TL;DR
(literally, I will go back and read it now, but after reading the first
paragraphs:
_a proxy_  object yes, then dividing class creation in 2 blocks would
not break things)

/me goes back to text.


On Fri, Apr 22, 2022 at 10:20 PM Larry Hastings <la...@hastings.org> wrote:

>
> Here's one alternate idea for how to implement the "forward class" syntax.
>
> The entire point of the "forward class" statement is that it creates
> the real actual class object.  But what if it wasn't actually the
> "real" class object?  What if it was only a proxy for the real object?
>
> In this scenario, the syntax of "forward object" remains the same.
> You define the class's bases and metaclass.  But all "forward class"
> does is create a simple, lightweight class proxy object.  This object
> has a few built-in dunder values, __name__ etc.  It also allows you
> to set attributes, so let's assume (for now) it calls
> metaclass.__prepare__ and uses the returned "dict-like object" as
> the class proxy object __dict__.
>
> "continue class" internally performs all the rest of the
> class-creation machinery.  (Everything except __prepare__, as we
> already called that.)  The first step is metaclass.__new__, which
> returns the real class object.  "continue class" takes that
> object and calls a method on the class proxy object that says
> "here's your real class object".  From that moment on, the proxy
> becomes a pass-through for the "real" class object, and nobody
> ever sees a reference to the "real" class object ever again.
> Every interaction with the class proxy object is passed through
> to the underlying class object.  __getattribute__ calls on the
> proxy look up the attribute in the underlying class object.  If
> the object returned is a bound method object, it rebinds that
> callable with the class proxy instead, so that the "self" passed
> in to methods is the proxy object.  Both base_cls.__init_subclass__
> and cls.__init__ see the proxy object during class creation.  As far
> as Python user code is concerned, the class proxy *is* the class,
> in every way, important or not.
>
> The upside: this moves all class object creation code into "continue
> class" call.  We don't have to replace __new__ with two new calls.
>
> The downside: a dinky overhead to every interaction with a "forward
> class" class object and with instances of a "forward class" class
> object.
>
>
> A huge concern: how does this interact with metaclasses implemented
> in C?  If you make a method call on a proxy class object, and that
> calls a C function from the metaclass, we'd presumably have to pass
> in the "real class object", not the proxy class object.  Which means
> references to the real class object could leak out somewhere, and
> now we have a real-class-object vs proxy-class-object identity crisis.
> Is this a real concern?
>
>
> A possible concern: what if metaclass.__new__ keeps a reference to
> the object it created?  Now we have two objects with an identity
> crisis.  I don't know if people ever do that.  Fingers crossed that
> they don't.  Or maybe we add a new dunder method:
>
>      @special_cased_staticmethod
>      metaclass.__bind_proxy__(metaclass, proxy, cls)
>
> This tells the metaclass "bind cls to this proxy object", so
> metaclasses that care can update their database or whatever.

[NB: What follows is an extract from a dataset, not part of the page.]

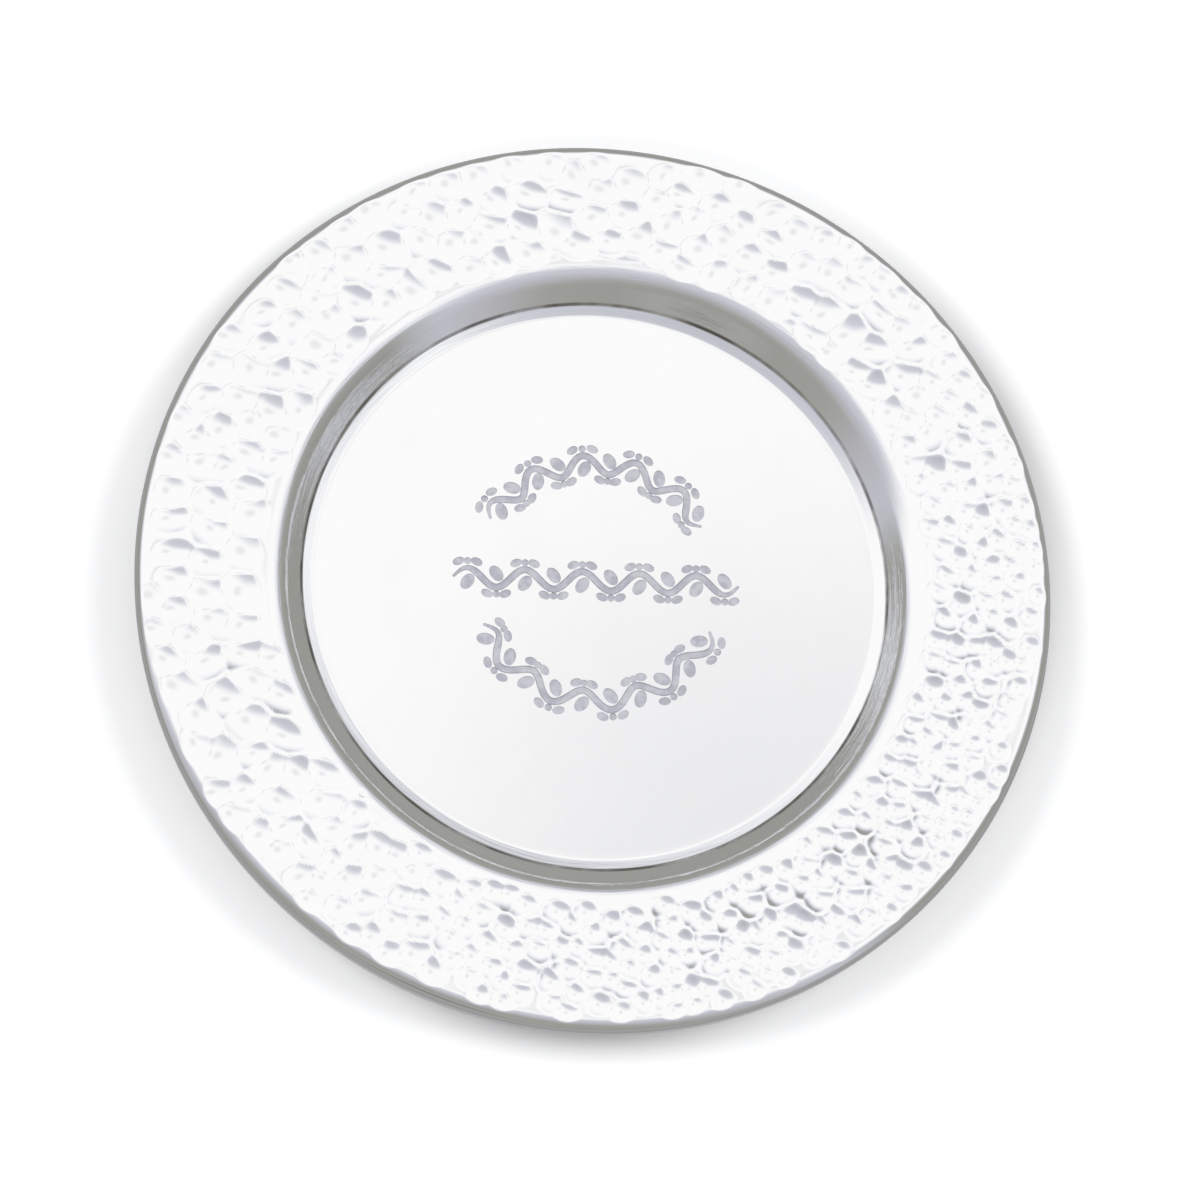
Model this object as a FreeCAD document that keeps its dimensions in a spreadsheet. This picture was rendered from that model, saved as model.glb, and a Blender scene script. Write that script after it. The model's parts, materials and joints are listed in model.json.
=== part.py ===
import FreeCAD, Part
import math
import os
import Sketcher

# A round hand-hammered plate: one sheet with a sunk well, a broad, nearly flat rim and an edge that
# is turned down to a lip, a wire that stiffens the edge from inside the lip, and the run of solder
# that holds the wire.  The plate lies on the flat of its well, with +Z up its axis and the origin
# at the middle of its underside.

doc = FreeCAD.newDocument("hammered_plate")

# ---- driving dimensions, in millimetres ----

sizes = doc.addObject("Spreadsheet::Sheet", "sizes")
driving_dimensions = {
    "plate_diameter": 150.0,        # over the outside of the lip
    "sheet_thickness": 1.0,
    "well_mouth_diameter": 104.0,   # where the lines of wall and rim would meet
    "well_floor_diameter": 96.0,    # where the lines of wall and floor would meet
    "well_depth": 5.1,              # from that upper corner down to the floor
    "floor_corner_radius": 4.0,     # hollow curve from the floor into the wall
    "shoulder_radius": 5.5,         # crown of the bend from the wall onto the rim
    "rim_rise": 1.5,                # the rim climbs this much on its way out to the edge
    "edge_bend_radius": 2.2,        # outside of the bend from the rim down into the lip
    "lip_straight": 2.1,            # upright part of the lip below that bend
    "wire_reach": 1.2,              # the wire fills the bend and runs this far on under the rim
    "wire_drop": 1.7,               # and this far down the lip below the bend
    "wire_round_radius": 0.6,       # its two lower corners
    "solder_leg": 1.0,
}
for row, (alias, value) in enumerate(driving_dimensions.items(), start=1):
    sizes.set(f"A{row}", alias)
    sizes.set(f"B{row}", str(value))
    sizes.setAlias(f"B{row}", alias)
doc.recompute()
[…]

> The default implementation uses the appropriate mechanism,
> whatever it is.
>
> One additional probably-bad idea: in the case where it's just a
> normal "class" statement, and we're not binding it to a proxy,
> should we call this?
>
>      metaclass.__bind_proxy__(metaclass, None, cls)
>
> The idea there being "if you register the class objects you create,
> do the registration in __bind_proxy__, it's always called, and you'll
> always know the canonical object in there".  I'm guessing probably not,
> in which case we tell metaclasses that track the class objects we
> create "go ahead and track the object you return from __new__, but
> be prepared to update your tracking info in case we call __bind_proxy__
> on you".
>
>
> A small but awfully complicated wrinkle here: what do we do if the
> metaclass implements __del__?  Obviously, we have to call __del__
> with the "real" class object, so it can be destroyed properly.

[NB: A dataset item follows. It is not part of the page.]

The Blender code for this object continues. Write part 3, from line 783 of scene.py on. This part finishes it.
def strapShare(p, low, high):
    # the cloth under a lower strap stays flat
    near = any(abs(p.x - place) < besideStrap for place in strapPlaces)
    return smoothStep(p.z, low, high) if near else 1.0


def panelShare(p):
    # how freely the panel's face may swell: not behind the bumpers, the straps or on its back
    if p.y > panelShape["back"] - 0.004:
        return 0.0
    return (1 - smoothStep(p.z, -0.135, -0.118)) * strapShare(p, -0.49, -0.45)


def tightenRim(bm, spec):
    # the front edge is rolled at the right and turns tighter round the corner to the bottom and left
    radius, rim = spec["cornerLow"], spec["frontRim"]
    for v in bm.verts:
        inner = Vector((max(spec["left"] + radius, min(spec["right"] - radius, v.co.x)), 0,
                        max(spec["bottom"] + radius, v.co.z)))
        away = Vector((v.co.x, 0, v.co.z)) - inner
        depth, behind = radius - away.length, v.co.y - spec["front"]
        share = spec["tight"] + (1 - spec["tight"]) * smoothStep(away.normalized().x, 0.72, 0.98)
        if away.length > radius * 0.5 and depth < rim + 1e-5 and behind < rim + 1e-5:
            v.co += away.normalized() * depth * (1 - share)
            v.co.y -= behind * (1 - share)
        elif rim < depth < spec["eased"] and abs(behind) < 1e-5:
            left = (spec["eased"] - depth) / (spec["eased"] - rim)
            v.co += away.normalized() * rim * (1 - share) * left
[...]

> But __del__ might resurrect that object, which means someone took a
> reference to it.
>
>
>
> One final note.  Given that, in this scenario, all real class creation
> happens in "continue class", we could move the bases and metaclass
> declaration down to the "continue class" statement.  The resulting
> syntax would look like:
>
>      forward class X
>
>      ...
>
>      continue class X(base1, base2, metaclass=AmazingMeta,
> rocket="booster")
>
> Is that better? worse? doesn't matter?  I don't have an intuition about
> it right now--I can see advantages to both sides, and no obvious
> deciding factor.  Certainly this syntax prevents us from calling
> __prepare__ so early, so we'd have to use a real dict in the "forward
> class" proxy object until we reached continue, then copy the values from
> that dict into the "dict-like object", etc.